Yukarıda tarih ve numarası yazılı mahkeme kararının müddeti içinde temyizen tetkiki alacaklı vekili tarafından istenmesi üzerine bu işle ilgili dosya mahallinden daireye gönderilmiş olmakla okundu ve gereği görüşülüp düşünüldü :
Borlu vekili, ipotek limitinin aşıldığından bahisle takibin iptalini ve tazminat istemiş, mahkemece istemin kabulüne karar verilmiştir.
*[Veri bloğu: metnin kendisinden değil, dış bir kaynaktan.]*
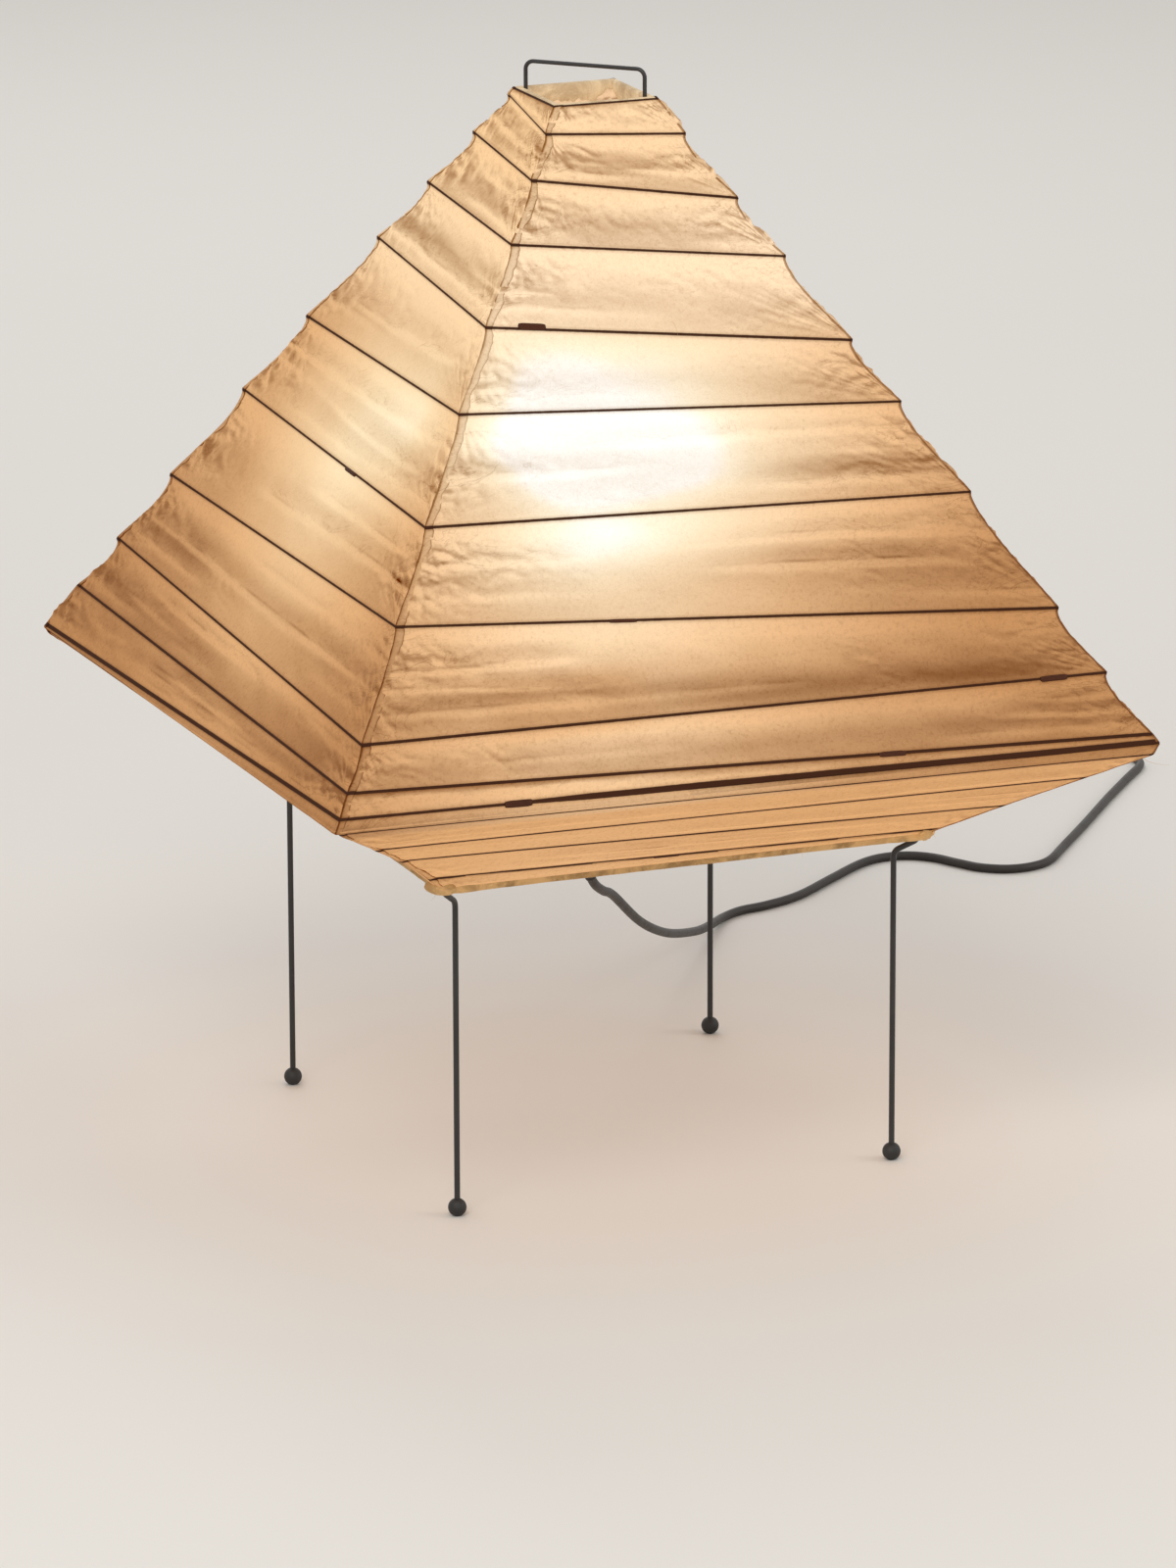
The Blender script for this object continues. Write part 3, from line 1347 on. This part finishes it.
    def seam(self, side: Side, material: Material) -> None:
        """The pasted lap on the far ridge of a face: a narrow crinkled strip laid on the next face.

        Its edge follows the ridge with a ragged width, and its height over the paper rises and falls in crinkles.

        Args:
            side: the face that it belongs to.
            material: its finish.
        """
        beyond = Side((int(side) + 1) % 4)
        ridge, next_ridge = self.papers[side][:, -1], self.papers[beyond][:, 0]
        down, there = travel(ridge), travel(next_ridge)
        order = np.linspace(0, 1, self.lap_rows)
        mm = order * down[-1]
        line = follow(mm, down, ridge)
        own_way = unit(follow(mm, down, unit(self.papers[side][:, -6] - ridge)))
        next_way = unit(follow(order * there[-1], there, unit(self.papers[beyond][:, 6] - next_ridge)))
        out = unit(-(own_way + next_way))
        lift = unit(np.cross(next_way, unit(np.gradient(line, axis=0))))
        lift = lift * np.sign((lift * out).sum(1, keepdims=True))
        grain = Grain(90 + int(side))
        ragged = 1 + 0.55 * grain(mm / 9.3, 0.3) + 0.22 * grain(mm / 2.3, 5.3)
        reach = np.linspace(0, 1, self.lap_columns)[None, :]
        crinkle = grain(mm[:, None] / 3.1 + reach * 0.6, reach * 1.7 + 11) * 0.75
        crinkle = crinkle + grain(mm[:, None] / 8.7, reach + 3) * 0.8
        sway = 1.5 * grain(mm / 11.0, 8.3)
        spread = self.lap * (reach * ragged[:, None]) + (sway[:, None] - 0.2) * (1 - reach) * 0.6
        height = 0.42 + 0.55 * np.clip(crinkle + 0.35, 0, 2) * np.sin(math.pi * np.clip(reach * 0.94 + 0.03, 0, 1))
        flat = line[:, None] + next_way[:, None] * spread[..., None]
        back = (0.9 + 0.6 * grain(mm / 4.7, 2.2))[:, None]
        wrap = (line + own_way * back + out * 0.35)[:, None]
        top = np.concatenate([wrap, flat + lift[:, None] * height[..., None]], 1)
        low = np.concatenate([wrap - out[:, None] * 0.3, flat + lift[:, None] * 0.05], 1)
        points = np.concatenate([top.reshape(-1, 3), low.reshape(-1, 3)])
        rows, columns = top.shape[:2]
        edge = np.concatenate([[0.45 if side is Side.FRONT else 1.0], np.abs(2 * reach[0] - 1) ** 4.5])
        crease = np.clip(crinkle, 0, 1)
        crease = np.concatenate([crease[:, :1], crease], 1)
        shade = -0.05 - 0.58 * edge - 0.16 * crease
        numbers = {"crease": np.full(len(points), 0.8), "relief": np.tile(shade.ravel(), 2)}
        for key, values in self.starts[beyond].items():
            shown = np.interp(order * there[-1], there, values)
            numbers[key] = np.tile(np.repeat(shown, columns), 2)
        publish(f"lap_{side.name.lower()}", points * MM, leaf_faces(rows, columns), material, Body.SHADE, "paper",
                numbers)

    def crossing(self, k: int) -> Array:
        """Corner of the strip where it crosses a ridge, inside the paper.

        Args:
            k: number of the crossing, counted along the strip.

        Returns:
            The point.
        """
        ridge, w = k % 4, np.array(self.ridges[k % 4][k // 4 + 1], float)
        n = self.normal(w)
        h = self.half(w) - self.inset * n[0]
        x, y = ((-1, 1), (-1, -1), (1, -1), (1, 1))[ridge]
        return np.array([x * h, y * h, self.level(ridge, w) - self.inset * n[1]])

    def strip(self, material: Material) -> None:
        """The bamboo strip: one tube along all its turns, bent round at the ridges, with a slight wobble.

        Args:
            material: its finish.
        """
        bend = 5.0
        corners = np.array([self.crossing(k) for k in range(4 * len(self.ridges[0]) - 5)])
        ahead = np.diff(corners, axis=0)
        way, far = unit(ahead), np.linalg.norm(ahead, axis=1)
        reach = np.clip(bend / far, 0, 0.3)[:, None]
        spots = reach + (1 - 2 * reach) * np.linspace(0, 1, 25)[None, :]
        spots[0, 0], spots[-1, -1] = 0.0, 1 - bend / 2 / far[-1]
        line = corners[:-1, None] + ahead[:, None] * spots[..., None]
        inner = corners[1:-1]
        rounded = 0.5 * inner + 0.25 * (inner - bend * way[:-1]) + 0.25 * (inner + bend * way[1:])
        path = np.concatenate([np.concatenate([line[:-1], rounded[:, None]], 1).reshape(-1, 3), line[-1]])
        grain, along = Grain(7), travel(path)
        path[:, 2] += 0.25 * grain(along / 31, 0.5)
        width = 0.72 + 0.10 * grain(along / 53, 1.5)
        points, faces, length = tube(path * MM, width * MM, 8, (0.85, 1.05))
        piece = publish("strip_turns", points, faces, material, Body.SHADE, "bamboo", {"along": length})
        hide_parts("bamboo_strip")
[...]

13.7.2007 tarihli ipotek sözleşmesi incelendiğinde,” sözleşmede belirtilen krediyi teminen 40.000 TL karşılığı ipotek tesis edildiğini, senedin üst kısmında da, “Kooperatifçe tarafıma açılan 40.000 TL ve bundan sonra açılacak kredilere karşılık olarak 40.000 TL’lik ipoteğin tesis edildiği” yazılı olup, bu haliyle ipotek limit ipoteği niteliğindedir. Limit ipoteğinde, faiz vs. giderler ipotek tutarına ilave edilse bile limitin aşılmaması gerekir. Ancak somut olayda takip limit dahilinde yapılmış olup limit aşılması söz konusu olmadığından borçlu vekilinin ipotek limitinin aşıldığı şeklindeki itirazının bu nedenle reddi yerine kabulü doğru değildir.
Kabule göre de, alacaklı vekili, 26.1.2010 tarihli oturumda “40.000 TL dışında borçludan bir taleplerinin olmadığını” belirtmeleri karşısında sadece bu miktarı aşan kısım yönünden icra emrinin iptali yerine tümü yönünden takibin iptali ve İİK.nun 149 md. vd. da İcra inkar tazminatı düzenlenmediği halde alacaklı aleyhine tazminata hükmedilmesi de isabetsizdir.
SONUÇ :Alacaklı vekilinin temyiz itirazlarının kabulü ile mahkeme kararının yukarıda yazılı nedenlerle İİK.366. ve HUMK.428. maddeleri uyarınca (BOZULMASINA), 29/11/2010 gününde oybirliğiyle karar verildi.